Он не заметил, как его сморил сон, а когда проснулся, то Бела уже на руках у Гори сосала грудь. В комнате было темно, ставни закрыты. За окном чирикали птички. Ему было жарко – он так и уснул в одежде.
– Сколько сейчас времени?
– Утро.
То есть они провели ночь в одной постели. Лежали рядышком, с Белой посередине.
Он понял это и сел на постели, принялся бормотать извинения.
Но Гори покачала головой. Она посмотрела на спящую Белу, а потом устремила взгляд на него, протянула руку, не касаясь его, и произнесла:
– Останься.
Она сказала: ей помогло то, что он ночевал с ней в одной комнате, сказала, что теперь она готова.
Очень помог ее изменившийся вид – подстриженные волосы, осунувшееся после родов лицо, модные американские одежки. А также круги под глазами, и запах материнского молока, исходивший теперь от ее кожи, и отсутствие большого живота, как память об Удаяне.
Поначалу она не выказывала какого-то откровенного желания – просто согласие. И все же даже это вызвало у него восторг. Они соорудили для Белы манежик, и, когда она в нем уснула, постель осталась целиком в их распоряжении.
Гори лежала на животе или на боку, отвернув голову и с закрытыми глазами. Поднимая подол ее ночной рубашки, он видел ложбинку, разделяющую ее спину пополам.
Обладая ею, он вдыхал аромат ее волос, обхватывал рукой ее грудь, и все же волновался – вдруг ему не удастся овладеть ею целиком, сама она не захочет принадлежать ему полностью.
Кожа ее была везде ровная по цвету и никаких полос загара, никаких родимых пятен и веснушек, как на теле у Холли. Никаких порезов на ногах от бритья волос, никаких волосков или щетинки. Кожа ее везде, на всем теле, была нежная и гладкая, какой бывает у женщин в самых сокровенных местах.

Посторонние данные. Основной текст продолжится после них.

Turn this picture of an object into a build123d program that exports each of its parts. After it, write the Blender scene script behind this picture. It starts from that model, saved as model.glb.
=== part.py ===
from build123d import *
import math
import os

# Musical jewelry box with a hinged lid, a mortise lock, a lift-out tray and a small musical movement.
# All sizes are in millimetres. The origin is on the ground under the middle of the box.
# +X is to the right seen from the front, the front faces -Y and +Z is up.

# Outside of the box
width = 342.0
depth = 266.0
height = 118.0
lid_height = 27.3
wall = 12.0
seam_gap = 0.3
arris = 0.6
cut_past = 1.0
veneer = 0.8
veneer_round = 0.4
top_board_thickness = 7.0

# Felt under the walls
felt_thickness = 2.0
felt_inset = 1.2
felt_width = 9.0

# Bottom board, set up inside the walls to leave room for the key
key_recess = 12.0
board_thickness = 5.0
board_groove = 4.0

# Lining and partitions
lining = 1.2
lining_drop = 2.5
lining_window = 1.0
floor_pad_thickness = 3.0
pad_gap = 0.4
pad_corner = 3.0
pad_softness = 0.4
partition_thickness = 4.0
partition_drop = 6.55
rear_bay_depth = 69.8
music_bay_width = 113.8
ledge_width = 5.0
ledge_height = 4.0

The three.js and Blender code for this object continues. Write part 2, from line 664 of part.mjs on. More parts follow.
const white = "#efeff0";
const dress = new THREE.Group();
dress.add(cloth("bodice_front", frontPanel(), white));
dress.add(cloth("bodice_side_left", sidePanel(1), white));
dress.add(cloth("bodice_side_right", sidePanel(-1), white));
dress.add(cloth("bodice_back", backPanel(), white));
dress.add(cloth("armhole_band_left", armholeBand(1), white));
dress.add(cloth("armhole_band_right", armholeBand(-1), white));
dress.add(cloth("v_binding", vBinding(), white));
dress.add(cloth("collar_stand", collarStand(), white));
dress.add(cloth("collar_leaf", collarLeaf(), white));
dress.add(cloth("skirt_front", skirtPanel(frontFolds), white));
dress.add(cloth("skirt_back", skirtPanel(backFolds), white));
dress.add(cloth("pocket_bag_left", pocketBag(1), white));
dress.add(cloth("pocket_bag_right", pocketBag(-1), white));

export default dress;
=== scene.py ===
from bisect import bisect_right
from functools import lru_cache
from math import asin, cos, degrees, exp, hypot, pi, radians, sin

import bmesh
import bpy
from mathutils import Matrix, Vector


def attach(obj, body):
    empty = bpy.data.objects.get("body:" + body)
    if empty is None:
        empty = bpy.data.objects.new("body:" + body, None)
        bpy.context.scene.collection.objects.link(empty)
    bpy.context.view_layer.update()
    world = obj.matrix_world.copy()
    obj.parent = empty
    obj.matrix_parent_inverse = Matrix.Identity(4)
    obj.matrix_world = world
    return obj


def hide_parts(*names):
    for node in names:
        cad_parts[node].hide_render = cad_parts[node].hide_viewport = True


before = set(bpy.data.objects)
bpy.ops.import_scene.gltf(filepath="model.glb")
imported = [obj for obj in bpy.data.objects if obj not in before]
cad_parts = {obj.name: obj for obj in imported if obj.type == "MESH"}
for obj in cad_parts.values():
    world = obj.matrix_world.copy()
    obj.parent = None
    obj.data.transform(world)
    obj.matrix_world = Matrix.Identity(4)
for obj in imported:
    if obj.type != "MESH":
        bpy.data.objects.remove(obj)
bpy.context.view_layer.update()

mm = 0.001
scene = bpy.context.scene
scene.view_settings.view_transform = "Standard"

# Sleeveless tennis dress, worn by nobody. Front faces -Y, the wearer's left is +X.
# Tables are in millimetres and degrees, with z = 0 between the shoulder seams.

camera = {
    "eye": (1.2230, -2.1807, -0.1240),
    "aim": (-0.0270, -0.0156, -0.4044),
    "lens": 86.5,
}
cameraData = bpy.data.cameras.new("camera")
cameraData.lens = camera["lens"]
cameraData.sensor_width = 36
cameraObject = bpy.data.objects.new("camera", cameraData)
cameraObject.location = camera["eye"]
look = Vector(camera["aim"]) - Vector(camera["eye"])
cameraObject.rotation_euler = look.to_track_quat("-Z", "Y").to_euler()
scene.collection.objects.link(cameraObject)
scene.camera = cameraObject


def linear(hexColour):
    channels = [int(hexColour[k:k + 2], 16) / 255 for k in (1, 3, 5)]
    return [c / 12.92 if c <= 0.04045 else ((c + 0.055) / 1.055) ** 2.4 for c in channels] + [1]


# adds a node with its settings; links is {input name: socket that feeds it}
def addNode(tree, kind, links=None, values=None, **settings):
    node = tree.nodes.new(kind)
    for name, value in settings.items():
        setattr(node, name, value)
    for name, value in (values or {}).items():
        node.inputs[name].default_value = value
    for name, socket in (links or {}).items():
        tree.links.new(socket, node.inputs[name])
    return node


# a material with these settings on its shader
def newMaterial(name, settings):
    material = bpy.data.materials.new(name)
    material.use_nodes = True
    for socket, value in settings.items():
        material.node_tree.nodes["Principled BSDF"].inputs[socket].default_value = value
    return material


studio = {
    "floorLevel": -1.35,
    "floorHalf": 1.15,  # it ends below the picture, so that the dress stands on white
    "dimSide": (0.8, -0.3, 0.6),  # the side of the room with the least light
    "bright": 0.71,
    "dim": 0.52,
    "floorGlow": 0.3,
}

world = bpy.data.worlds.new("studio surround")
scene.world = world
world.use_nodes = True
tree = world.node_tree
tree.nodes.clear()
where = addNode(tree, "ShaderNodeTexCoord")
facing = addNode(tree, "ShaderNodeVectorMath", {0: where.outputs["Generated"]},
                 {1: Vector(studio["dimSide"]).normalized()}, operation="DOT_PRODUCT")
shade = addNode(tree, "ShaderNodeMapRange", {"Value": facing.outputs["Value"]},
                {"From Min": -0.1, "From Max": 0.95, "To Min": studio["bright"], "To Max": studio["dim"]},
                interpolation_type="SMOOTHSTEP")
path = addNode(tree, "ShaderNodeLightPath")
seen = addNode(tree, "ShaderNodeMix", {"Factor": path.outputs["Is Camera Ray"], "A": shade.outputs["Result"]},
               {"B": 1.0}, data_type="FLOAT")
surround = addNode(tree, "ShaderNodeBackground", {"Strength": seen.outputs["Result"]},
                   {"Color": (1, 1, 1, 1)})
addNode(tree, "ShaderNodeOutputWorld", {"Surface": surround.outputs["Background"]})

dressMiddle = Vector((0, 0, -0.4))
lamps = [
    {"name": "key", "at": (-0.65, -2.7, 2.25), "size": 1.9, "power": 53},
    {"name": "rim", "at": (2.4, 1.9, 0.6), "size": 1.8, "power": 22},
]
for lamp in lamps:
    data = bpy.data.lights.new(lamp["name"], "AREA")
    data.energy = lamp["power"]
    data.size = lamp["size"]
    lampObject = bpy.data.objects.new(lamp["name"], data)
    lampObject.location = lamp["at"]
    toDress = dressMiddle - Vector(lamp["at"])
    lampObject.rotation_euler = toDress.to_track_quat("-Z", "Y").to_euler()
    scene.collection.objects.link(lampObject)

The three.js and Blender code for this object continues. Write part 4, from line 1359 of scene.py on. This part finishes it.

Но при этом ее кожа не покрывалась синяками или краснотой от его прикосновений. Солоноватого запаха на его пальцах, когда он трогал ее между ног, утром не оставалось.
Она не разговаривала с ним вообще, но после нескольких раз начала класть его руку туда, где ей хотелось. Наконец она начала поворачиваться к нему лицом, стоя в кровати на коленях, и они достигли того момента, когда дыхание ее стало частым и громким, кожа светилась, а тело напрягалось до предела.
Однажды наступил момент, когда он почувствовал: ни единая частичка ее тела не сопротивляется ему. Она наблюдала, как он кончил на нее, вытерла живот. И, не противясь, выдержала его вес, когда он потом устало навалился на нее.